Father Luis experiences the "taste of freedom" on pilgrimage with friends from Boston.

Our community in Massachusetts started the month of May with a pilgrimage to Saint Anne's Shrine in Sturbridge. It was the first occasion to be all together again after more than a year. To me, a recently arrived member, it was a wonderful occasion to meet many people and grow in the knowledge of the ones I had already met. After a lunch picnic together, we had a Mass in an outdoor chapel and a rosary while walking in the embellished green areas.


A little three-year-old girl I met was wearing small ballerina slippers and a white dress, probably not the best outfit for the occasion. Still, she said very proudly that she was dressed "as a princess" her favorite clothes when she is with her friends.


This was a beautiful image of that day together: everyone was boldly free in their own personalities, attitudes, and conversation. The many children, in small family groups during the Mass, were running up and down through all the surrounding zones immediately after, during free time. The adults were introducing new friends to each other, chatting about family life, schools, proposals, plans for the future. There was a strong diversity, if we consider ages and, stories, but also an amazing sense of a common understanding of what we were doing there and what had brought us together. You could taste the freedom of people who are unique, but part of a community.


In fact, this is probably the most striking aspect of the Massachusetts community that I've witnessed in the few months I've been living in Boston.

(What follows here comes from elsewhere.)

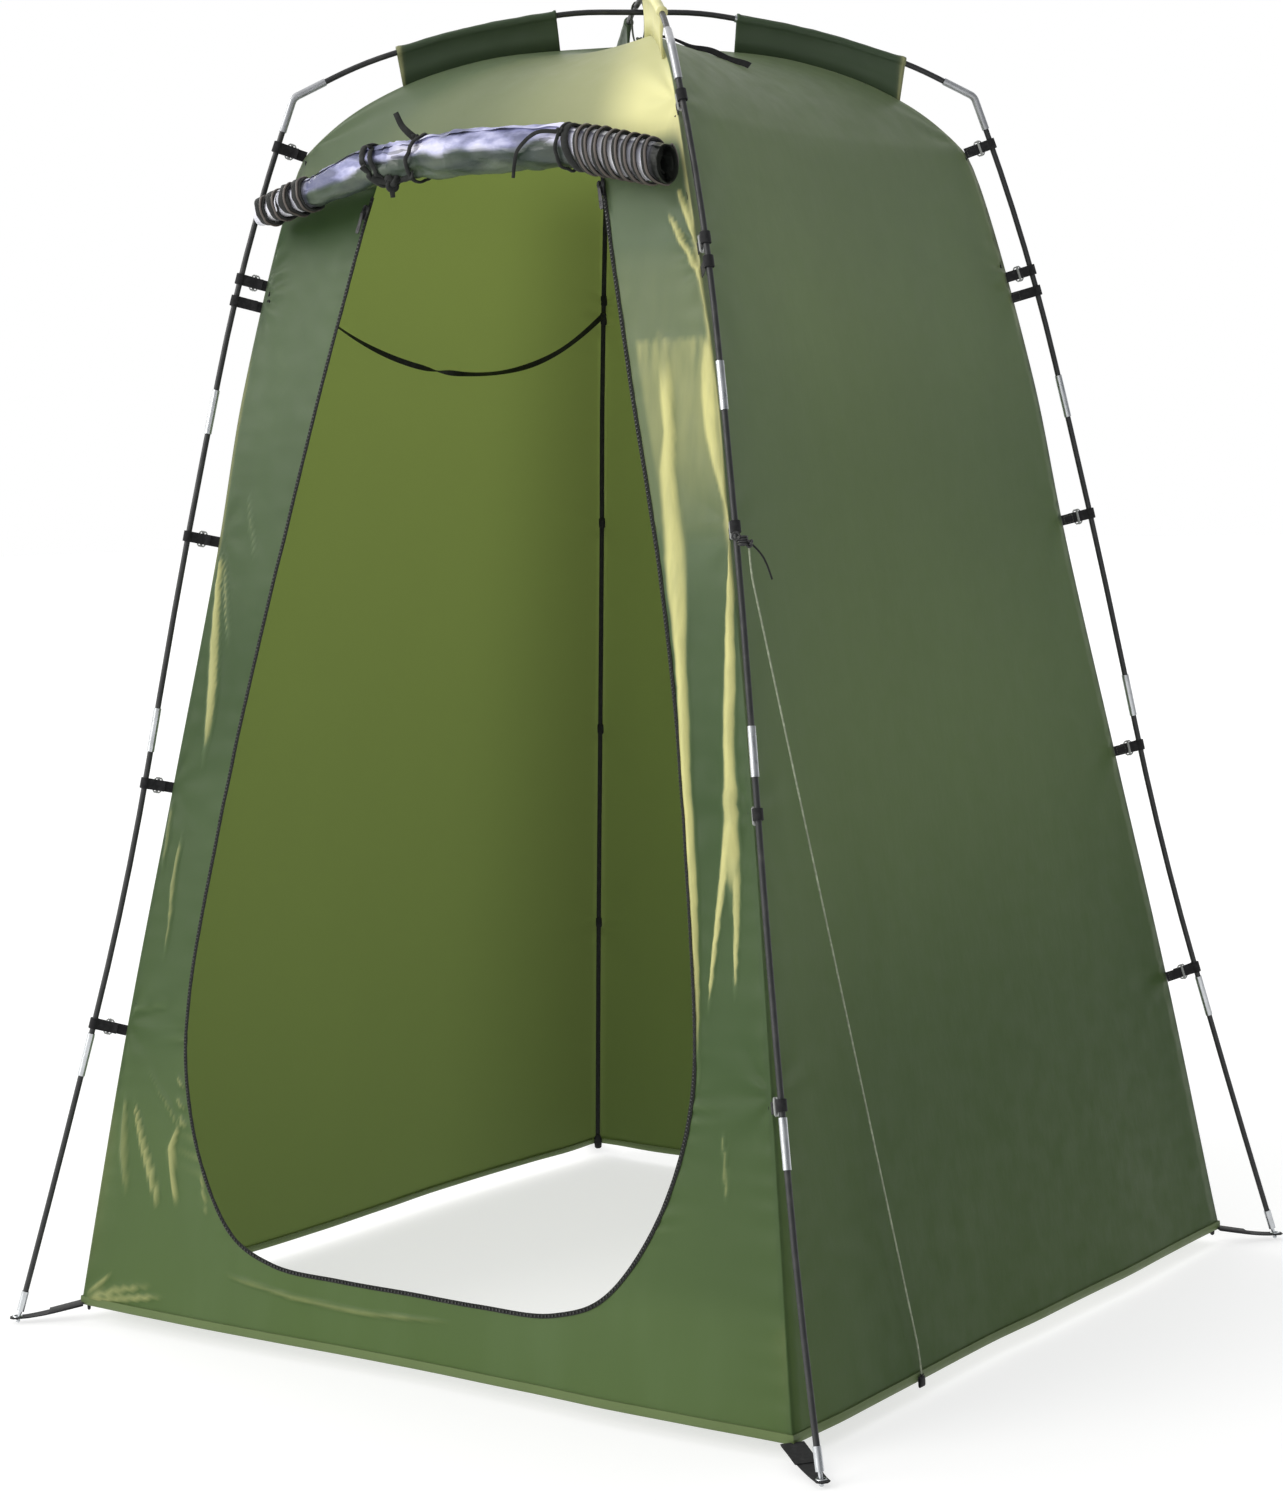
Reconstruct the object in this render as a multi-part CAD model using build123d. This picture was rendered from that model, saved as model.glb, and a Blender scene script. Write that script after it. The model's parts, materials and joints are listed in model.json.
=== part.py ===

A pilgrimage like this came from the desire of a handful of people to spend a day and pray together. And they didn't wait for anyone to appoint a committee or to create a complex organization. They simply found a place, sent some emails, invited everyone, and there we were, about a hundred people enjoying a wonderful Sunday afternoon.

The words of Cardinal Sean O'Malley's meditation on our Way of the Cross came to my mind. On that occasion, he said that Judas, concerned only with money, had betrayed Jesus because he had stopped praying and being friends with the others, who didn't know where he was going after the Last Supper. He asked us, then, to remain faithful to prayer and community. That is exactly what was happening in our pilgrimage!


I'd like to conclude with another beautiful impression. During the prayer of the rosary, every "Hail Mary" was introduced by an intention: "For the Movement", "For the people who can't afford enough food", "For our friends who are moving South soon.” Many of them were read, or simply made up on the spot, by the children. Even if silence was moving and everyone was praying, some kids obviously got distracted after a while.


So Father Luca called their attention and made them all come together for the final decade: "This is the most important mystery" he said, "because the crowning of Mary as Queen of angels and saints means that we, as her sons and daughters, are. . . .“ He paused. "Who are the sons and daughters of queens?" he asked. "Princes and princesses!" they screamed. Exactly like the little girl with ballerina slippers.